One unsuccessful invention was an early dry-cell battery, with only a thirty-day life. But Cowen’s success in 1898 with the Navy’s detonators gave him a $12,000 stake, which he used to develop several battery-powered devices, including the flowerpot lights. A businessman named Conrad Hubert liked the idea so much that he became Cowen’s traveling salesman.
One day Cowen, bored with the novelty flowerpots, gave Hubert the company. Hubert decided that people needed flashlights, not little flower lights, and after improving the design, he started the American Eveready Company, which earned him almost six million dollars in two decades.
Cowen turned his attention to even smaller electrical devices. He invented a battery-operated fan, but when the weather turned cool, he was left with a motor and nowhere to put it. One afternoon, according to company legend, he called to his assistant, “I’ve got it! We’ll make a little train!”
The earliest Lionel train was a flatcar with a motor and battery, which ran on a handmade circular brass track. For the next fifty years, Cowen kept innovating, ruling the toy-train world as he introduced the transformer and three-rail track (1906), locomotives (1907), the sequence switch (1926), which allowed remote-control operation of trains and track switches, and the steam whistle (1935).
Almost all Lionel Lines models were replicas of full-size locomotives or cars operating somewhere on a real American railroad, and the company received blueprints from railroad companies whenever new stock was introduced. Cowen was notorious for his commitment to accuracy; in one famous incident he was upset to discover that a New York Central engine had 1,402 rivets, while his Lionel model had only 1,399. The inventor never liked what he called the “inartistic” designs of his competitors’ Ives trains, and after he bought the rival and dissolved it in 1933, he threw its model-making dies into the Connecticut River.

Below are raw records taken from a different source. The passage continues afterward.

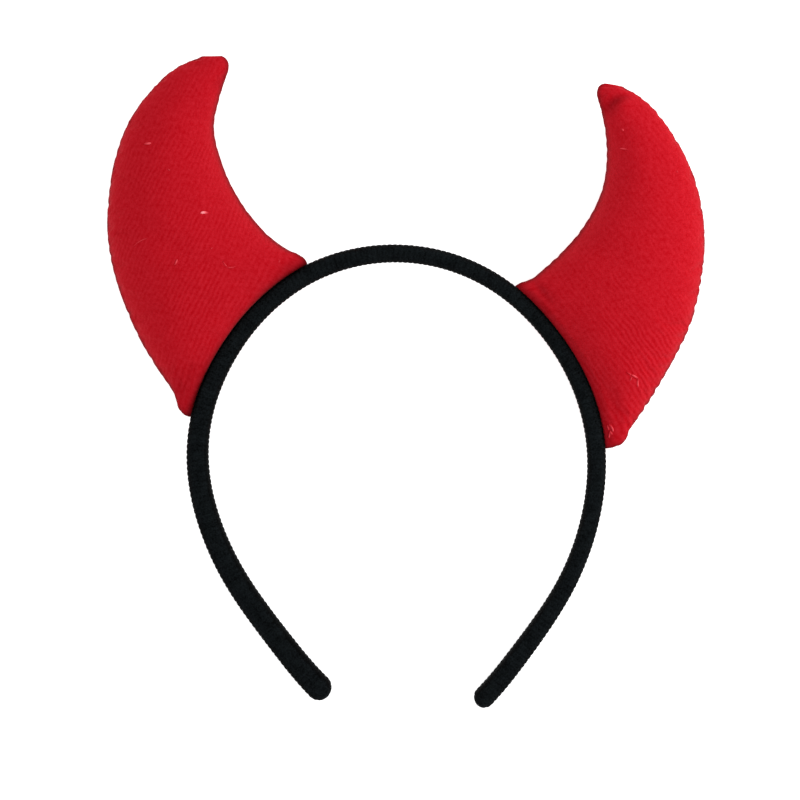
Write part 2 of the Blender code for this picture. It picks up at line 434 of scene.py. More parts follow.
def seat_at(angle):
    """A point on a horn's base, clear of the band's outer face."""
    x, y, thickness = band_at(angle)
    reach = 1 + (thickness / 2 + SEAT_GAP) / np.hypot(x, y)
    return np.stack((x * reach, y * reach), axis=-1)


def band_shift():
    """The move, in millimetres, that sets the leaned band on the frame's band."""
    points = lean_back(band_rings(rib_pitch=2.0, rib_height=0.0, rings_per_rib=1)[0])
    low = points.reshape(-1, 3).min(axis=0)
    return np.array(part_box("band")[0]) / MM - low


def lean_back(points):
    """Turn the band's plane about X, so that its top end is raised."""
    x, y, up = points[..., 0], points[..., 1], points[..., 2]
    return np.stack((
        x,
        y * math.cos(LEAN) - up * math.sin(LEAN),
        y * math.sin(LEAN) + up * math.cos(LEAN),
    ), axis=-1)


def camera_place(settings):
    """Where the camera's lens is, in metres."""
    return Vector((CAMERA_AXIS[0] * MM, CAMERA_AXIS[1] * MM, settings.camera_height))


def lie_down(points):
    """Points of the band's plane where they lie in the frame, in metres.

    What would sink into the surface is pressed flat on it.
    """
    laid = (lean_back(points) + band_shift()) * MM
    laid[..., 2] = np.maximum(laid[..., 2], 0.0)
    return laid


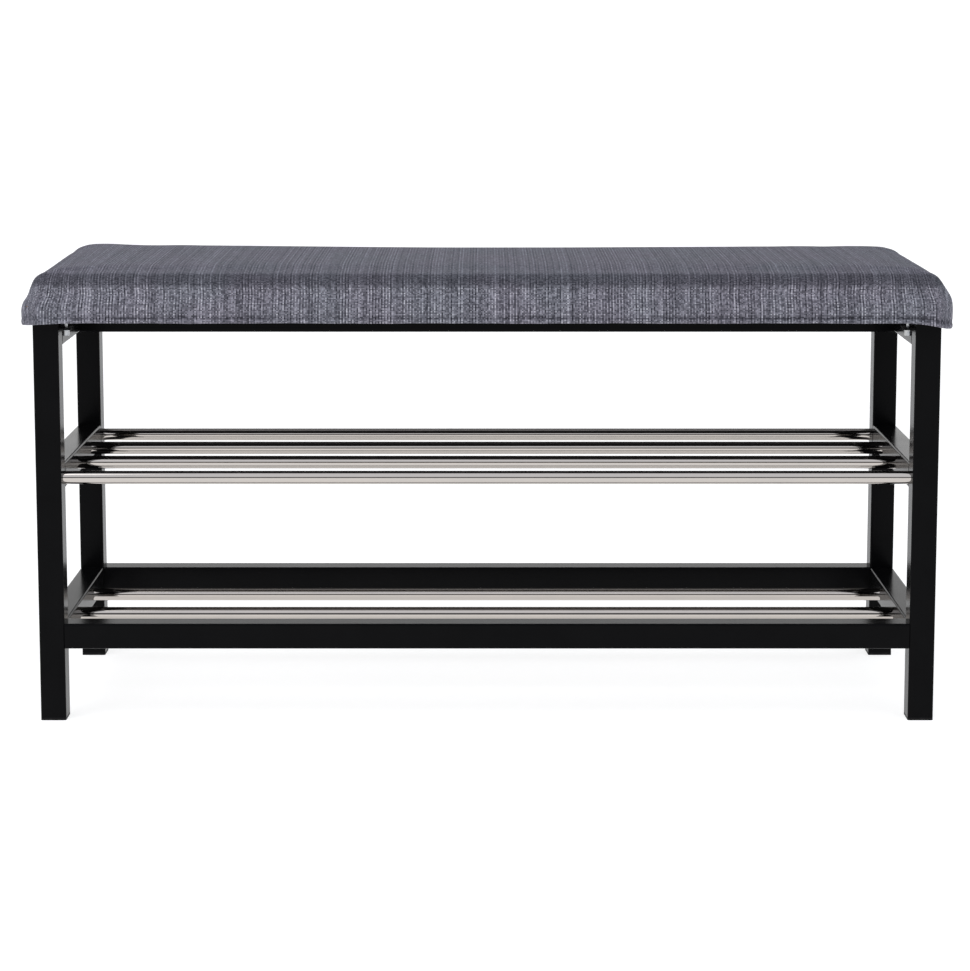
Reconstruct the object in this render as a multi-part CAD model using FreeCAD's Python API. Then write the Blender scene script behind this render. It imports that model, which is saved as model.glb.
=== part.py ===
import FreeCAD, Part
import os

from FreeCAD import Placement, Rotation, Vector

# Entryway bench: two welded end frames of square tube, joined by bolted rails and chromed shelf
# tubes, with a padded seat screwed on top. Millimetres. +X runs along the bench, -Y is its front,
# +Z is up. The origin is on the floor, under the middle of the seat.

# frame
frame_length = 880.0
frame_depth = 280.0
frame_height = 395.0
tube_side = 25.0
tube_wall = 1.2
tube_corner = 2.0
lower_rail_height = 72.0  # floor to the underside of the lower shelf's rails
upper_rail_height = 228.5  # floor to the underside of the upper shelf's side rails

# round shelf tubes
shelf_tube_diameter = 13.0
shelf_tube_wall = 1.0
shelf_tube_rows = 4  # rows from front to back; the outer two are held by the legs

# foot glides
glide_thickness = 2.5
glide_plug_height = 14.0
glide_plug_wall = 1.8
plug_clearance = 0.1

# bolts and threaded inserts that hold the rails and the shelf tubes
bolt_diameter = 6.0
bolt_reach = 13.0  # how far a bolt goes into the rail or tube that it holds
bolt_head_diameter = 10.5
bolt_head_height = 3.0
bolt_dome_edge = 1.1
hex_socket = 4.0
hex_socket_depth = 1.8
bolt_hole_clearance = 0.3
thread_clearance = 0.05
insert_length = 16.0
insert_clearance = 0.05

# holes in the outer walls, where the bolts go in, and the flush plugs that close them
access_diameter = 12.0
hole_plug_depth = 6.0
hole_plug_wall = 1.2
hole_plug_ridge = 0.3  # how far the snap ridge stands out behind the tube's wall
hole_plug_ridge_width = 0.8
hole_plug_clearance = 0.05

# seat
seat_overhang = 10.0  # how far the seat stands out past the frame all round
seat_thickness = 50.0
board_thickness = 15.0
cover_thickness = 1.2
seat_corner = 14.0
seat_top_radius = 13.0
hem_width = 52.0
dust_cloth_thickness = 0.6
dust_cloth_inset = 15.0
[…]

The company was consistently successful, except for one difficult period during the Depression that it survived thanks to Walt Disney: toy-train sales were down, but a one-dollar wind-up handcar operated by Mickey and Minnie Mouse sold a quarter of a million units. By 1953, when Cowen was getting ready to retire, Lionel employed more than 2,500 people and controlled two-thirds of the American model-train market. Some 25,000 miles of Lionel Lines track had been laid in sixty-three countries, far more than for any single railway.
The company began to lose money soon after, and by 1969 it was sold to a conglomerate, General Mills. In 1986 Richard Kughn, a Detroit real estate developer and modelrailroad buff, bought Lionel and formed Lionel Trains, Inc., continuing the tradition that Cowen began by leading and sparking innovation in the model-train market.